CREATE TABLE graph_edges (
    id UUID PRIMARY KEY DEFAULT uuid_generate_v4(),
    workspace_id VARCHAR(255) NOT NULL,
    source_node_id UUID REFERENCES graph_nodes(id) ON DELETE CASCADE,
    target_node_id UUID REFERENCES graph_nodes(id) ON DELETE CASCADE,
    relationship_type VARCHAR(50) NOT NULL, -- e.g., 'manages', 'blocks'
    weight FLOAT DEFAULT 1.0,
    properties JSONB DEFAULT '{}',
    created_at TIMESTAMP DEFAULT NOW()
);
CREATE INDEX idx_edges_source ON graph_edges(source_node_id);
CREATE INDEX idx_edges_target ON graph_edges(target_node_id);

`graph_communities` (For GraphRAG)

Stores the hierarchical clusters detected by the Leiden algorithm.

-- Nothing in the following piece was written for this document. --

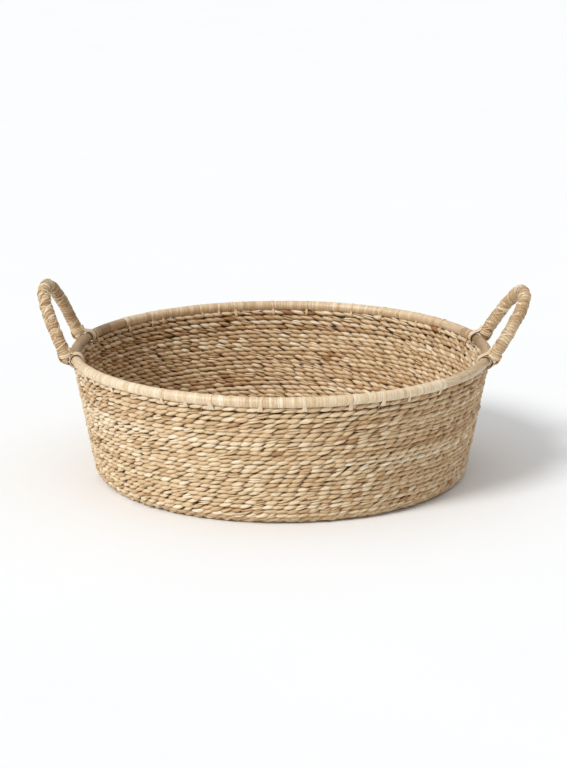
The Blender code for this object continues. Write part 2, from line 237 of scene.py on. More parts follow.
def fibre_material(name, stops, shade_and_scar_colour, rough, bump, lines=9.0, along=0.12, gloss=0.4, sheen=0.08):
    """Plant fibre: tone per strand, streaks along it, fine lengthwise bumps, and a dark colour mixed in by
    a mask: painted shade where strands dive in and in grooves, and scars on bare cane.
    """
    made, tree, shader = new_material(name)
    tone = linked(tree, "ShaderNodeAttribute", attribute_name="tone").outputs["Fac"]
    painted_shade_and_scars = linked(tree, "ShaderNodeAttribute", attribute_name="painted_shade_and_scars").outputs["Fac"]
    fibre = linked(tree, "ShaderNodeAttribute", attribute_name="fibre").outputs["Vector"]
    stretched = linked(
        tree, "ShaderNodeVectorMath", [(0, fibre), (1, (along, lines, 1.0))], operation="MULTIPLY"
    ).outputs[0]
    streak = linked(
        tree,
        "ShaderNodeTexNoise",
        [("Vector", stretched), ("Scale", 1.0), ("Detail", 4.0), ("Roughness", 0.6)],
    ).outputs["Fac"]
    coarse_at = linked(
        tree, "ShaderNodeVectorMath", [(0, fibre), (1, (along * 0.9, 1.2, 1.0))], operation="MULTIPLY"
    ).outputs[0]
    blotch = linked(
        tree, "ShaderNodeTexNoise", [("Vector", coarse_at), ("Scale", 0.8), ("Detail", 2.0)]
    ).outputs["Fac"]
    swing = maths(tree, "MULTIPLY_ADD", streak, 0.84, -0.42)
    shade = maths(tree, "ADD", tone, swing)
    swing = maths(tree, "MULTIPLY_ADD", blotch, 0.44, -0.22)
    shade = maths(tree, "ADD", shade, swing, clamp=True)
    colour = ramp(tree, shade, stops)
    # The mask mixes in the dark colour: painted shade in recesses and grooves, and scars on bare cane.
    mixed = linked(
        tree,
        "ShaderNodeMix",
        [("Factor", painted_shade_and_scars), ("A", colour), ("B", (*srgb(shade_and_scar_colour), 1.0))],
        data_type="RGBA",
    )
    tree.links.new(mixed.outputs["Result"], shader.inputs["Base Color"])
    uneven = maths(tree, "MULTIPLY_ADD", streak, 0.30, rough - 0.15)
    tree.links.new(uneven, shader.inputs["Roughness"])
    relief = linked(
        tree, "ShaderNodeBump", [("Height", streak), ("Strength", bump), ("Distance", 0.45 * MM)]
    ).outputs["Normal"]
    tree.links.new(relief, shader.inputs["Normal"])
    shader.inputs["Specular IOR Level"].default_value = gloss
    shader.inputs["Sheen Weight"].default_value = sheen
    shader.inputs["Sheen Roughness"].default_value = 0.5
    return made


STRAW = [
    (0.00, (164, 118, 76)),
    (0.14, (176, 134, 89)),
    (0.32, (197, 160, 115)),
    (0.52, (217, 186, 144)),
    (0.75, (235, 211, 173)),
    (1.00, (250, 237, 211)),
]
# A darker copy of STRAW for the inside faces: painted shade of the basket's inside.
STRAW_SHADED_INNER = [
    (0.00, (156, 106, 62)),
    (0.14, (166, 124, 80)),
    (0.32, (188, 152, 110)),
    (0.52, (208, 177, 136)),
    (0.75, (228, 203, 167)),
    (1.00, (246, 231, 204)),
]
PEEL = [
    (0.00, (178, 142, 100)),
    (0.30, (214, 184, 144)),
    (0.60, (234, 211, 176)),
    (1.00, (250, 238, 214)),
]
CANE = [
    (0.00, (126, 98, 68)),
    (0.35, (170, 139, 102)),
    (0.70, (206, 177, 138)),
    (1.00, (230, 210, 180)),
]
WRAP = [
    (0.00, (142, 104, 66)),
    (0.30, (184, 148, 105)),
    (0.60, (213, 183, 141)),
    (1.00, (248, 231, 201)),
]

SEAGRASS = fibre_material("seagrass_outer", STRAW, (84, 52, 28), 0.48, 0.75, gloss=0.42, sheen=0.0)
# The seagrass of the inside faces, with darker colours and a darker mask colour: painted shade.
SEAGRASS_SHADED_INNER = fibre_material(
    "seagrass_inner", STRAW_SHADED_INNER, (64, 38, 20), 0.50, 0.75, gloss=0.42, sheen=0.0
)
PEEL_BINDING = fibre_material("rattan_peel", PEEL, (120, 88, 56), 0.36, 0.25, lines=5.0, gloss=0.6)
CANE_BARK = fibre_material("bare_cane", CANE, (84, 62, 42), 0.40, 0.25, lines=7.0, along=0.05, gloss=0.5)
HANDLE_WRAP = fibre_material("handle_wrap", WRAP, (88, 56, 32), 0.44, 0.7, lines=8.0, gloss=0.55)
TIE_PEEL = fibre_material("tie_peel", PEEL, (110, 78, 48), 0.42, 0.3, lines=5.0, gloss=0.55)


# ---------------------------------------------------------------- wall shape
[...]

CREATE TABLE graph_communities (
    id UUID PRIMARY KEY DEFAULT uuid_generate_v4(),
    workspace_id VARCHAR(255) NOT NULL,
    level INT NOT NULL, -- Hierarchy level (0, 1, 2)
    summary TEXT NOT NULL, -- LLM-generated summary
    keywords JSONB, -- List of top keywords
    created_at TIMESTAMP DEFAULT NOW()
);

`community_membership`

Maps nodes to communities.

CREATE TABLE community_membership (
    community_id UUID REFERENCES graph_communities(id) ON DELETE CASCADE,
    node_id UUID REFERENCES graph_nodes(id) ON DELETE CASCADE,
    PRIMARY KEY (community_id, node_id)
);

3. Workflow & Logic

A. Ingestion (Write)

When a document is processed:

**Extract**: LLM extracts (Entity A, Relation, Entity B).
**Upsert Nodes**: Insert Entity A and Entity B into graph_nodes (ON CONFLICT DO NOTHING).
**Insert Edges**: Insert the relationship into graph_edges.

B. Retrieval (Read) - "Stateless Graph"

Instead of hydrate_workspace (loading 10k nodes into RAM), we use **Recursive SQL**.

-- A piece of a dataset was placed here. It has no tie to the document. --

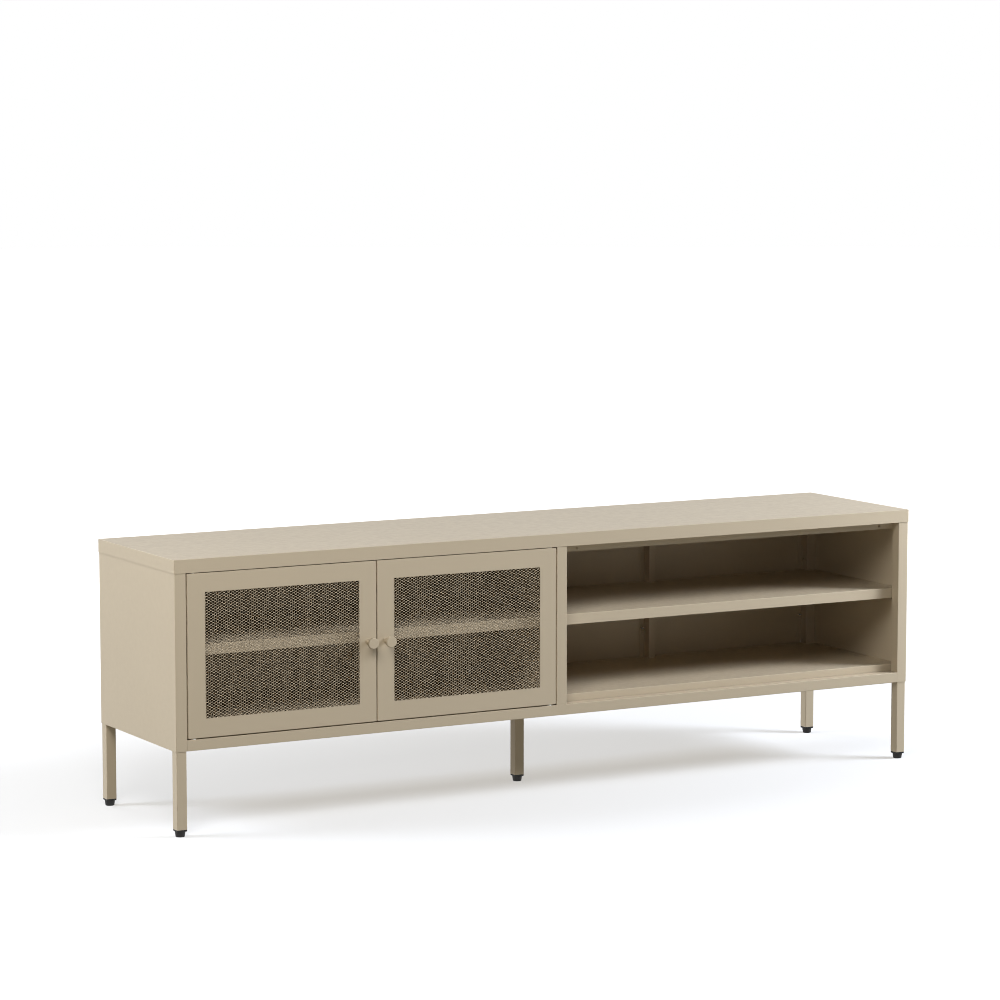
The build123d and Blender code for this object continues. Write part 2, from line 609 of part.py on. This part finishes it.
def hinge_bushes(name):
    """Two plastic bushes in a door's lower and upper edges, with flanges that keep its gaps."""
    x = PIVOT_X[name]
    lower_flange = DOOR_BOTTOM - RAIL_TOP - 0.1
    upper_flange = PIVOT_FLANGE_BOTTOM - DOOR_TOP - 0.1
    lower = rod(x, PIVOT_DEPTH, DOOR_BOTTOM, BUSH_RADIUS, BUSH_LENGTH, "z")
    lower += rod(x, PIVOT_DEPTH, DOOR_BOTTOM, BUSH_FLANGE_RADIUS, lower_flange, "-z")
    upper = rod(x, PIVOT_DEPTH, DOOR_TOP, BUSH_RADIUS, BUSH_LENGTH, "-z")
    upper += rod(x, PIVOT_DEPTH, DOOR_TOP, BUSH_FLANGE_RADIUS, upper_flange, "z")
    bore = rod(x, PIVOT_DEPTH, RAIL_TOP, PIVOT_PIN_RADIUS + RUNNING_CLEARANCE, 310, "z")
    return solids([lower - bore, upper - bore])


def hinge_pins():
    """Headed pins held in the rails: one below and one above each door."""
    pins = []
    for x in PIVOT_X.values():
        below = RAIL_TOP - SHEET
        above = PIVOT_FLANGE_BOTTOM + SHEET
        for z, head_way, pin_way in ((below, "-z", "z"), (above, "z", "-z")):
            head = rod(x, PIVOT_DEPTH, z, PIVOT_HEAD_RADIUS, 1.5, head_way)
            pins.append(head + rod(x, PIVOT_DEPTH, z, PIVOT_PIN_RADIUS, PIVOT_PIN_LENGTH, pin_way))
    return solids(pins)


def knob(name):
    """A turned knob: a slim stem that flares into a round head."""
    flare_start = KNOB_REACH - KNOB_HEAD - KNOB_FLARE
    body = Cylinder(KNOB_STEM_RADIUS, flare_start, align=UPRIGHT)
    body += Pos(0, 0, flare_start) * Cone(KNOB_STEM_RADIUS, KNOB_RADIUS - 0.4, KNOB_FLARE, align=UPRIGHT)
    head = Pos(0, 0, KNOB_REACH - KNOB_HEAD) * Cylinder(KNOB_RADIUS, KNOB_HEAD, align=UPRIGHT)
    rims = head.edges().filter_by(GeomType.CIRCLE).sort_by(Axis.Z)
    head = fillet(rims[-1], 1.5)
    body = Pos(KNOB_X[name], Y_FRONT + FRONT, DOOR_MIDDLE_Z) * Rot(90, 0, 0) * (body + head)
    return body - rod(KNOB_X[name], FRONT + 1, DOOR_MIDDLE_Z, M4.shank_radius, 13, "-y")


def knob_screw(name):
    return screw(KNOB_X[name], FRONT + SHEET, DOOR_MIDDLE_Z, M4, 11, "-y")


def door_magnets():
    """Two round magnets on the stop flange, one behind the free corner of each door."""
    stop = COLUMN_BACK - SHEET
    back = FRONT + DOOR_THICKNESS
    middle = (DOOR_X["left"][1] + DOOR_X["right"][0]) / 2
    return solids([rod(middle + x, back + 0.2, DOOR_TOP - 5, 4, stop - back - 0.2, "y") for x in (-22, 22)])


# ---------------------------------------------------------------- the assembly


def assembly():
    nodes = {"top_panel": top_panel(), "centre_divider": centre_divider()}
    for name, side in SIDES.items():
        nodes[f"top_stiffener_{name}"] = top_stiffener(side)
        nodes[f"{name}_side_panel"] = side_panel(side)
        nodes[f"top_front_rail_{name}"] = top_front_rail(side)
        nodes[f"top_rear_rail_{name}"] = top_rear_rail(side)
        nodes[f"rear_post_{name}"] = rear_post(REAR_POST_X[name])
        nodes[f"floor_tray_{name}"] = deck(name, TRAY_TOP, RAIL_TOP)
        nodes[f"shelf_{name}"] = deck(name, SHELF_TOP, SHELF_TOP - LIP)
        nodes[f"door_frame_{name}"] = door_frame(name)
        nodes[f"door_mesh_{name}"] = mesh_panel(name)
        nodes[f"hinge_bushes_{name}"] = hinge_bushes(name)
        nodes[f"door_knob_{name}"] = knob(name)
        nodes[f"knob_screw_{name}"] = knob_screw(name)
    for number, (x0, x1) in enumerate(back_spans(), 1):
        nodes[f"back_panel_{number}"] = back_panel(x0, x1)
    for name, (x, d) in {**LEGS, "centre": CENTRE}.items():
        nodes[f"leg_{name}"] = centre_leg() if name == "centre" else corner_leg(x, d)
        nodes[f"foot_insert_{name}"] = foot_insert(x, d)
        nodes[f"glide_{name}"] = levelling_glide(x, d)
    nodes["bottom_front_rail"] = bottom_rail(front=True)
    nodes["bottom_rear_rail"] = bottom_rail(front=False)
    nodes["centre_cross_rail"] = centre_cross_rail()
    nodes["shelf_pegs"] = shelf_pegs()
    nodes["hinge_pins"] = hinge_pins()
    nodes["door_magnets"] = door_magnets()
    nodes["top_weld_nuts"] = top_weld_nuts()
    nodes["top_screws"] = top_screws()
    nodes["rail_screws"] = rail_screws()
    nodes["leg_screws"] = leg_screws()
    nodes["centre_leg_screws"] = centre_leg_screws()
    nodes["back_panel_screws"] = back_panel_screws()
    return nodes


for node, shape in assembly().items():
    export_step(shape, f"parts/{node}.step")
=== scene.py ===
"""Looks of the TV stand: powder-coated steel, expanded-metal doors, plastic feet, and the studio."""

import json
import math

import bmesh
import bpy
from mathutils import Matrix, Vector

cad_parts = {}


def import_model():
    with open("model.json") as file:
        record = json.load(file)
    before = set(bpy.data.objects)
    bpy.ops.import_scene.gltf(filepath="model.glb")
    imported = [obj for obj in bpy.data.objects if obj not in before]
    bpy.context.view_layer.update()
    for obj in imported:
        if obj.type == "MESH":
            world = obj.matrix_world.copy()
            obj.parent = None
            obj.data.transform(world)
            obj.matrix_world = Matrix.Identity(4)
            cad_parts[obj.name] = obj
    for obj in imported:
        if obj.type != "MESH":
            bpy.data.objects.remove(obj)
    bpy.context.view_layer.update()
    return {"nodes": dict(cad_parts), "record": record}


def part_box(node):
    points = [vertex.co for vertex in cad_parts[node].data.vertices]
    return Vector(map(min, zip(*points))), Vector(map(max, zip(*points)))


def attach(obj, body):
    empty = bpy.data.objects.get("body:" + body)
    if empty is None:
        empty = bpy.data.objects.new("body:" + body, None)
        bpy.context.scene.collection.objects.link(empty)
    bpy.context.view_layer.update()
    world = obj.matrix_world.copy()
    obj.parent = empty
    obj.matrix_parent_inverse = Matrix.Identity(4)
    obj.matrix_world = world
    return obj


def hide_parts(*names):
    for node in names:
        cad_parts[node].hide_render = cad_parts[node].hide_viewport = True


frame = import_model()
nodes = frame["nodes"]
MM = 0.001


# ---------------------------------------------------------------- materials

NOISE_LOW, NOISE_HIGH = 0.3, 0.7  # most of a noise texture's values lie between these
COLOUR_A, COLOUR_B, COLOUR_RESULT = 6, 7, 2  # where a Mix node has its colour sockets
SCATTER = (0.002, 0.0016, 0.0012)  # red light goes further under the surface of plastic than blue


def set_inputs(node, **values):
    """Sets plain values on a node's sockets. An underscore stands for a space in a socket's name."""
    for name, value in values.items():
        node.inputs[name.replace("_", " ")].default_value = value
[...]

**Local Search (Traversal):**

*Question*: "What does Sarah work on?"
*SQL*: Find Node "Sarah" -> JOIN graph_edges -> JOIN graph_nodes (Target).
*Depth*: Efficiently handled by Postgres for depths 1-3.

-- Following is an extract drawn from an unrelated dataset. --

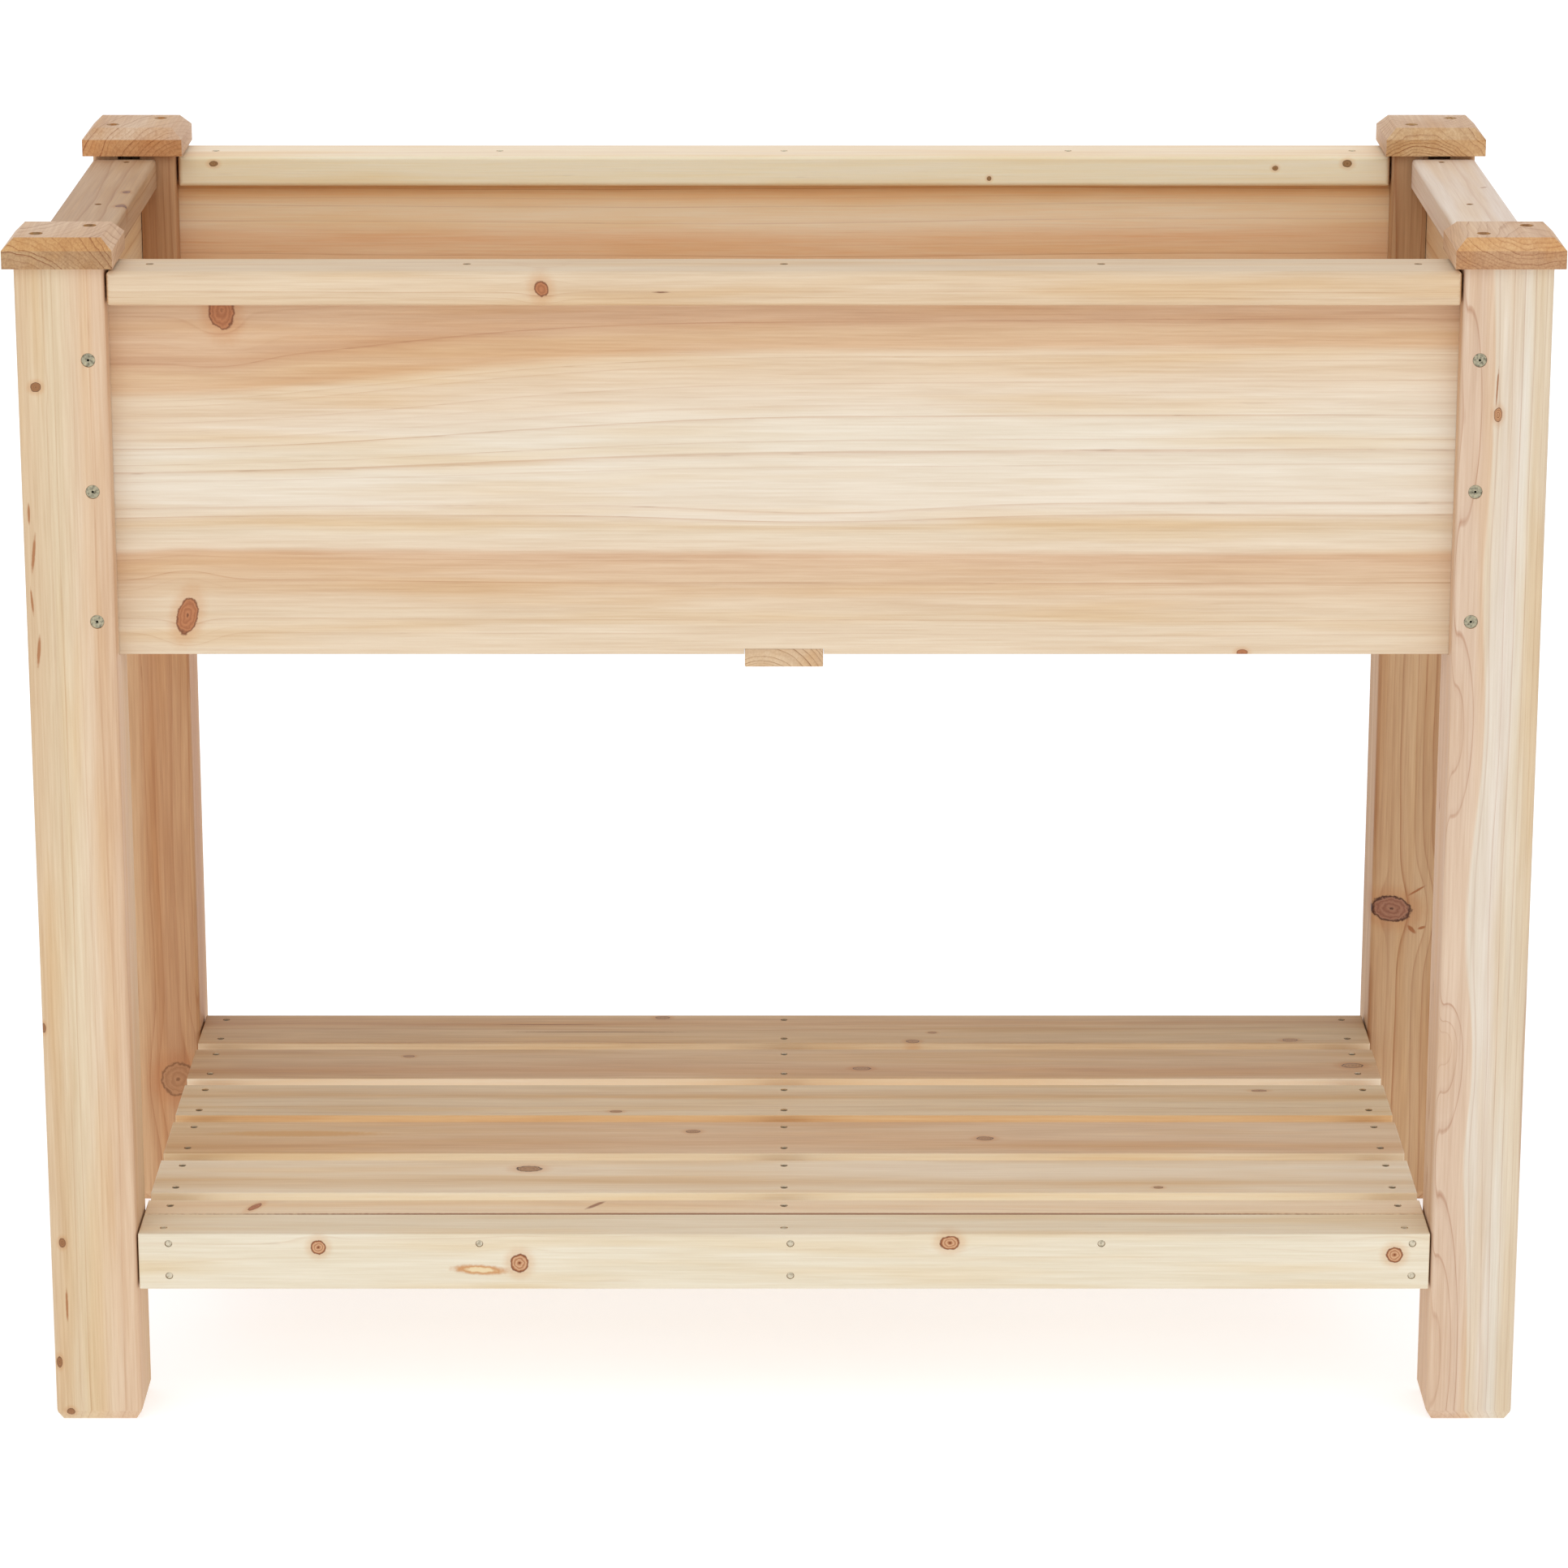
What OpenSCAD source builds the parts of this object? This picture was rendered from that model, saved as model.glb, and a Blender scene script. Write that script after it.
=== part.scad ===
// Raised planter on legs: an open timber box on four square posts, with a slatted shelf
// near the ground. Millimetres. The origin is on the ground at the middle of the planter,
// +Z is up, +X is to the right and -Y is the front.

/* [Overall] */
// Width over the outside of the legs
span_w = 920; // [640:10:1300]
// Depth over the outside of the legs
span_d = 445; // [340:5:640]
// Height of the legs, up to the underside of the caps
leg_h = 741; // [620:1:950]

/* [Legs and caps] */
// Side of the square legs
leg_w = 54; // [52:1:66]
// Rounding of the legs' long edges
leg_edge_r = 3; // [1:0.5:5]
// Width of the chamfer around the bottom of a leg
foot_chamfer_w = 4; // [2:0.5:6]
// Height of the chamfer around the bottom of a leg
foot_chamfer_h = 7; // [3:0.5:12]
// How far a cap stands out past its leg on every side
cap_overhang = 6; // [3:0.5:10]
// Thickness of a cap
cap_h = 18; // [14:0.5:24]
// Chamfer around the top of a cap
cap_chamfer = 7; // [3:0.5:9]

/* [Planter box] */
// Height of the side boards
panel_h = 220; // [160:5:300]
// Thickness of the side boards
panel_t = 14; // [12:0.5:16]
// Distance from a leg's outer face to the side board's outer face
panel_setback = 17; // [14:0.5:19]
// Depth of the groove in a leg that holds the end of a side board
groove_depth = 20; // [16:0.5:21]
// Play on each side of a side board in its groove
groove_play = 0.4; // [0.2:0.1:0.8]
// Play between a side board's end and the bottom of its groove
groove_end_play = 1; // [0.5:0.5:2]
// Width of the rails that cap the side boards
rail_w = 42.5; // [36:0.5:48]
// Thickness of the rails
rail_h = 21; // [14:0.5:22]
// Distance from the rails' top down from the underside of the caps
rail_drop = 2.5; // [2:0.5:15]
// Gap between a rail's end and the leg
rail_end_gap = 1.2; // [0.5:0.1:3]
// Rounding of the rails' edges
rail_edge_r = 3; // [1:0.5:4]

/* [Planter floor] */
// Width of the battens under the floor
batten_w = 48; // [40:1:60]
// Thickness of the battens under the floor
batten_t = 11.5; // [9:0.5:15]
// How far the battens are let in above the side boards' bottom edge
batten_let_in = 3.5; // [2:0.5:6]
// Play around a batten in the notch of a side board
notch_play = 0.3; // [0.1:0.1:0.8]
// Smallest gap between the floor slats
floor_gap_min = 3; // [2:0.5:8]
// Play between the floor slats and the side boards or legs
floor_play = 1; // [0.5:0.5:3]

/* [Slats] */
// Width of the floor and shelf slats
slat_w = 60; // [50:1:75]
// Thickness of the floor and shelf slats
slat_t = 12; // [10:0.5:15]
// Easing of the edges of slats, battens and side boards
board_edge_r = 1; // [0.5:0.5:2]

/* [Shelf] */
// Height of the shelf's top above the ground
shelf_top = 126; // [90:1:200]
// Depth of the shelf's front rail, front to back
front_rail_w = 34.5; // [26:0.5:40]
// Height of the shelf's front rail
front_rail_h = 37; // [32:1:50]
// Width of the narrow slat just behind the front rail
narrow_slat_w = 24.5; // [20:0.5:40]
// Joint between the front rail and the narrow slat
front_joint = 1; // [0.5:0.5:3]
// Smallest gap between the shelf slats
shelf_gap_min = 9; // [6:1:14]
// Distance from the shelf's back edge to the back of the rear legs
shelf_back_inset = 21; // [10:1:30]
// Gap between the shelf and the legs at each end
shelf_end_gap = 1; // [0.5:0.5:3]
// Width of the battens under the shelf
shelf_batten_w = 34; // [28:1:44]

/* [Screws and nails] */
// Diameter of the screws' shanks
screw_d = 4; // [3.5:0.5:5]
// Diameter of the screws' heads
screw_head_d = 8.4; // [7.5:0.1:9]
// Length of the screws through the legs into the side boards
panel_screw_len = 38; // [34:1:38]
// Number of screws at each end of a side board
panel_screw_n = 3; // [2:1:4]
// Distance between those screws
panel_screw_pitch = 81; // [50:1:90]
// Distance from those screws to the leg's inner face
panel_screw_inset = 11; // [8:0.5:13]
// Length of the screws through the caps
cap_screw_len = 40; // [30:5:50]
// Distance from the cap screws to the leg's left or right face
cap_screw_x = 12.5; // [11:0.5:14]
// Distance from the cap screws to the leg's front or back face
cap_screw_y = 14; // [11:0.5:14]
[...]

-- Example: Find everything Sarah touches (Depth 1)
SELECT target.name, edge.relationship_type
FROM graph_nodes source
JOIN graph_edges edge ON source.id = edge.source_node_id
JOIN graph_nodes target ON edge.target_node_id = target.id
WHERE source.name = 'Sarah' AND source.workspace_id = 'ws_123';

C. Community Detection (Async Job)

Since we can't run Leiden/Louvain efficiently in SQL:

**Job**: Periodically (e.g., hourly), a worker process fetches the full graph for a workspace.
**Compute**: Loads into NetworkX (RAM), runs Leiden algorithm.
**Summarize**: Generates summaries via LLM.
**Save**: Writes results to graph_communities table.
**Free RAM**: Process exits or clears memory.

4. Pros vs Cons

Feature	Postgres Architecture	LanceDB/In-Memory (Legacy)
Persistence	✅ Excellent (RDS)	❌ Poor (Volatile RAM)
Memory Usage	✅ Low (O(1) per query)	❌ High (O(N) per workspace)
Traversal Speed	⚠️ Medium (SQL Joins)	✅ Instant (In-Memory)
Complexity	✅ Low (Standard SQL)	⚠️ Medium (Custom Engine)
Vector Search	✅ Native (pgvector)	✅ Native (LanceDB)

*Note: We will KEEP LanceDB for pure text chunk vector search. Postgres is purely for the structural Metadata Graph.*

5. Migration Strategy

**Definition**: Create SQLAlchemy models in backend-saas/core/models.py.
**Migration**: Generate Alembic migration scripts.
**Refactor**: Update GraphRAGEngine to read/write from SQL models instead of internal dicts.